Justice Amy Coney Barrett proposed what she suggested was a closer analogy. Suppose, she said, that a criminal statute provides, “Except as authorized by law, you must drive under 55 miles per hour.”

Motorists driving much faster to bring an injured child to an emergency room, she said, might incorrectly but in good faith understand the exception to apply to them.

Justice Brett M. Kavanaugh agreed. “If the statute says ‘except as authorized’ and you sincerely believe you’re authorized to drive 100 to get your child to the hospital, you should be acquitted, right?” he asked.

Justice Kavanaugh then turned to the cases before the court, Ruan v. United States, No. 20-1410, and Kahn v. United States, No. 21-5261.

“The doctor may have violated that objective standard but might have legitimately thought that the standard was somewhat different and, therefore, in those circumstances should not be sent away for 20 years to prison, right?” he asked.

Justice Samuel A. Alito Jr., drawing on what he had learned from “my old English teacher,” said the placement of the phrase “knowingly and intentionally” in the statute, after the exception on which the doctors relied, meant it did not apply to the exception, undercutting the doctors’ argument that subjective good faith matters.

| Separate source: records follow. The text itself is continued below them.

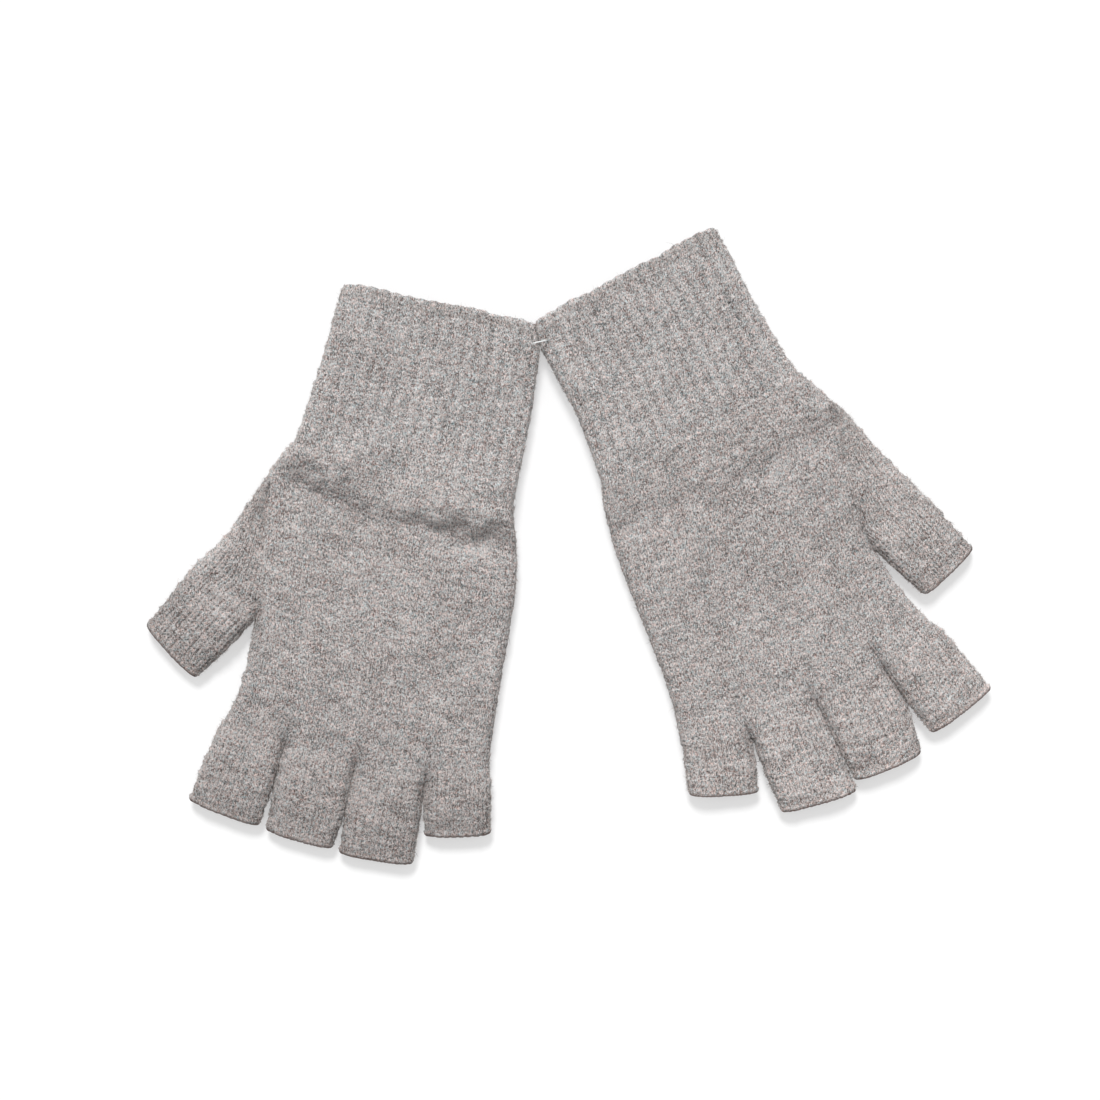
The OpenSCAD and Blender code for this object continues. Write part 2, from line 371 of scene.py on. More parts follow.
# %% Section of a flattened tube
def section(q, half_w, half_h, left_r, right_r):
    """Place across and up of the point q round a section. q goes from 0 to 1 over the top, thumb's
    side first, and from 1 to 2 back underneath. A layer's path is a fold's quarter ellipse, of radii
    left_r and half_h, then the flat, then the other fold's quarter ellipse."""
    t = np.where(q <= 1, q, 2 - q)
    left_len = math.pi / 2 * np.sqrt((left_r**2 + half_h**2) / 2)
    right_len = math.pi / 2 * np.sqrt((right_r**2 + half_h**2) / 2)
    flat = 2 * half_w - left_r - right_r
    path = t * (left_len + flat + right_len)
    left_turn = np.clip(path / left_len, 0, 1) * math.pi / 2
    right_turn = np.clip((path - left_len - flat) / right_len, 0, 1) * math.pi / 2
    x = -half_w + left_r * (1 - np.cos(left_turn)) + np.clip(path - left_len, 0, flat)
    x = x + right_r * np.sin(right_turn)
    z = half_h * (np.sin(left_turn) + np.cos(right_turn) - 1)
    return x, np.where(q <= 1, z, -z)


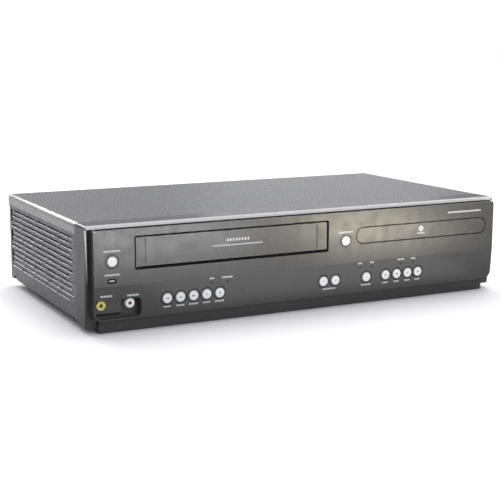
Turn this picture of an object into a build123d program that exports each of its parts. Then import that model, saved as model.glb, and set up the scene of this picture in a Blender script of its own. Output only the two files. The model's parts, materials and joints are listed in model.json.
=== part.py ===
from build123d import *
import os
from math import cos, hypot, pi, radians, sin, tan

os.makedirs("parts", exist_ok=True)

# Frame: +X to the right as seen from the front, +Y to the rear, +Z up, millimetres.
# The origin is the middle of the footprint, on the surface that the feet stand on.

# ---------------------------------------------------------------- overall sizes
overall_width = 435.0
overall_height = 95.0
frame_depth = 233.0          # front frame's edge to the rear edge of the top cover
panel_proud = 9.2            # the raised control panel stands this far before the frame
cap_proud = 0.8              # button caps stand this far before the panel
socket_proud = 7.0           # rear sockets stand this far behind the cover's edge

overall_depth = cap_proud + panel_proud + frame_depth + socket_proud
frame_y = cap_proud + panel_proud - overall_depth / 2
panel_y = frame_y - panel_proud
rear_y = frame_y + frame_depth
half_width = overall_width / 2

# ---------------------------------------------------------------- shared clearances
running_fit = 0.05           # radial play of a pin or shaft in its bearing
slide_gap = 0.3              # play beside a sliding or swinging piece
sheet = 1.0                  # steel sheet of the cover and the chassis
board_thickness = 1.6

# ---------------------------------------------------------------- front moulding
frame_wall = 2.2
frame_band = 24.0            # depth of the smooth band before the steel cover
frame_top_radius = 3.0
frame_bevel = 3.4            # bright bevel along the top and sides of the front edge
cheek_bottom = 4.9
cheek_setback = 3.3          # the cheek's front edge leans back by this at its bottom
cheek_bend_z = 46.0          # where that lean starts
cheek_toe_radius = 12.0
recess_depth = 3.0           # floor of the dark channel round the panel
recess_wall = 2.5
panel_side_gap = 5.0         # channel and cheek beside the panel
panel_half_width = half_width - panel_side_gap
panel_top_gap = 3.7          # and above it
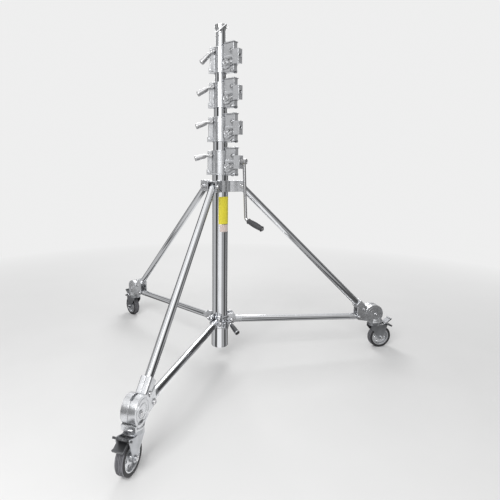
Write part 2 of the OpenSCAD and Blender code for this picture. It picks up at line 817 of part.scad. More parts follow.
module tyre(i) {
    half = wheel_width / 2;
    color([0.1, 0.1, 0.1]) at_caster(i) translate([caster_trail, 0, wheel_r]) rotate([90, 0, 0])
        rotate_extrude() polygon([[rim_r + run, -half + 2.5], [rim_r + 5, -half],
            [wheel_r - 2.5, -half + 1.5], [wheel_r, -half + 6], [wheel_r, half - 6],
            [wheel_r - 2.5, half - 1.5], [rim_r + 5, half], [rim_r + run, half - 2.5]]);
}

// brake pedal: two treads on one hub; the lower one brakes and the upper one frees the wheel
module brake_pedal(i) {
    w = fork_in - side;
    color("silver") at_caster(i) translate([pedal_x, 0, pedal_z]) {
        difference() {
            union() {
                rod_y(-w, w, 8);
                rotate([0, -38, 0]) block(0, 46, -w + 3, w - 3, -2.5, 2.5);
                rotate([0, -38, 0]) block(38, 46, -w + 3, w - 3, -2.5, 5);
                rotate([0, 24, 0]) block(0, 46, -w + 3, w - 3, -2, 3);
                rotate([0, 24, 0]) block(40, 46, -w + 3, w - 3, -2, 7);
            }
            rod_y(-FAR, FAR, pedal_pin_r + run);
        }
        rod_y(-fork_out - 4, fork_out + 4, pedal_pin_r);
    }
}

column_tube();
column_foot_cap();
leg_hub();
hub_pivot_bolts();
for (k = [1:RISERS]) {
    collar(k);
    drive_housing(k);
    riser_tube(k);
    rack(k);
    drive_gear(k);
    worm_shaft(k);
    clamp_lever(k);
}
top_socket();
top_lock_screw();
crank_arm();
crank_grip();
strut_collar();
strut_collar_bolts();
strut_collar_lever();
for (i = [0:2]) {
    strut(i);
    leg_tube(i);
    knuckle(i);
    caster_fork(i);
    wheel_core(i);
    tyre(i);
    brake_pedal(i);
}
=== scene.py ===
"""Dresses the crank stand: finishes, labels, fasteners and wheel detail, in a plain studio."""
import json
import math

import bmesh
import bpy
from mathutils import Matrix, Vector

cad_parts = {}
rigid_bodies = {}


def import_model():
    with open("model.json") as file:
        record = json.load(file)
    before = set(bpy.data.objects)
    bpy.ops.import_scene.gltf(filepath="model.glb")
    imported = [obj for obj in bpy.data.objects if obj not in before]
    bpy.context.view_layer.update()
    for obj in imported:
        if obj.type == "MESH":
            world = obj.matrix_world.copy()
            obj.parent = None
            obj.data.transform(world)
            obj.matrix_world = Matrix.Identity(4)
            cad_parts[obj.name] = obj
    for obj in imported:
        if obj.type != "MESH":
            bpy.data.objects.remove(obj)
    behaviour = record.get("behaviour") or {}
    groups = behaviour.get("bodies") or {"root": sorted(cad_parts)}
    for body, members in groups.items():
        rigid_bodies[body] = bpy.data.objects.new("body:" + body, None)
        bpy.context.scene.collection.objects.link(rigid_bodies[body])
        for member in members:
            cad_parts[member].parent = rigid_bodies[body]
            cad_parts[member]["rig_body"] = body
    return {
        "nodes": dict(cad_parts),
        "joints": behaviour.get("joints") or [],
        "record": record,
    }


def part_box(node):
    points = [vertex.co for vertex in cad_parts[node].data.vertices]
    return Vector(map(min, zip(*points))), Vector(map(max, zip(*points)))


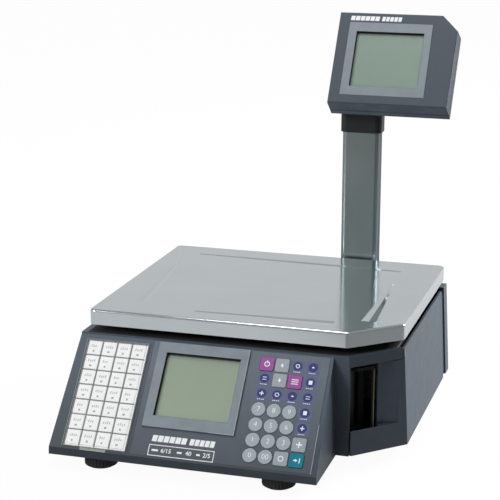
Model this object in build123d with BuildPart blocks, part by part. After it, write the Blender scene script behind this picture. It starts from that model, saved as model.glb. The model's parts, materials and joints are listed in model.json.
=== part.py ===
"""Retail price scale: weighing pan, sloped keyboard console, label printer and pole display.

Units are millimetres.  +X is the operator's right, +Y points away from the operator, +Z is up.
The origin is the centre of the bounding box's bottom face, on the surface the scale stands on.
"""
from build123d import *
from math import atan2, cos, radians, sin, sqrt, tan
import os

os.makedirs("parts", exist_ok=True)

# ---- driving dimensions -------------------------------------------------------------------
DEPTH = 485.8                 # console lip to the display head's rear top edge
FOOT_HEIGHT = 16.0            # floor to the underside of the case
BODY_HEIGHT = 123.5           # underside of the case to its rim
BODY_WIDTH = 401.2            # across the sides, at the underside
BODY_DRAFT = 6.6              # how far each side leans in, from the underside to the rim
WALL = 3.0                    # moulded case walls
FRONT_WALL_Y = -150.0         # front wall of the case, behind the console
SIDE_REAR_Y = 166.1           # where the sides end and the rear cover starts
CORNER_CUT = 56.0             # printer corner: 45 degree cut at the front right, at the underside
CORNER_CUT_TOP = 54.5
LIP_HEIGHT = 9.4              # vertical lip along the console's front
CONSOLE_TOP_Y = -149.6
CONSOLE_TOP_Z = 137.9
CONSOLE_RIGHT = 125.5         # console's right side at the underside
CONSOLE_RIGHT_TOP = 121.6

PAN_LEFT, PAN_RIGHT = -186.4, 193.6
PAN_FRONT, PAN_REAR = -146.4, 182.5
PAN_TOP = 167.5
PAN_SKIRT = 19.0
PAN_SHEET = 1.5
PAN_CUT_X, PAN_CUT_Y = 57.0, 51.5
PAN_CORNER, PAN_EDGE = 8.0, 3.0
# valleys pressed into the pan: wide end, narrow end, depth at the wide end
PAN_DENTS = [
    (((141.0, -97.0), (159.0, -97.0)), ((144.0, 68.0), (148.0, 68.0)), 1.05),
    (((-129.0, -95.0), (-143.0, -95.0)), ((-151.0, 86.0), (-156.0, 86.0)), 0.8),
    (((85.0, 128.5), (85.0, 141.5)), ((-141.0, 140.0), (-141.0, 145.0)), 0.85),
    (((85.0, 128.5), (85.0, 141.5)), ((143.0, 131.0), (143.0, 135.0)), 0.85),
    (((112.0, -124.0), (112.0, -107.0)), ((-61.0, -118.5), (-61.0, -115.0)), 0.7),
]
DENT_END = 0.4                # depth at the narrow ends

REAR_PROUD = 2.0              # the rear cover stands proud of the sides
REAR_DEPTH = 25.0
REAR_BOTTOM, REAR_TOP = 20.0, 141.0

POLE_X, POLE_Y = 71.5, 205.1  # centre of the display pole, and the head's swivel axis
POLE_WIDTH, POLE_DEPTH = 51.0, 25.0
POLE_BOTTOM, POLE_TOP = 32.0, 362.0
POLE_CORNER = 6.0
COLLAR_WALL = 2.8
COLLAR_BOTTOM = 340.3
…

The grammatical flaws in the doctors’ arguments did not stop there, Justice Alito said. “The problem is what an adverb can modify,” he said. “It can only modify a verb.”

Justice Stephen G. Breyer disagreed, recalling his own school days.

“I had a different English teacher, Ms. Chichester,” he said, “who told us an adverb could modify a verb, an adjective or another adverb.” (Most authorities would agree that Justice Breyer is exactly right.)

Sounding a little rueful, Chief Justice Roberts said, “I can’t remember my grammar teacher’s name.”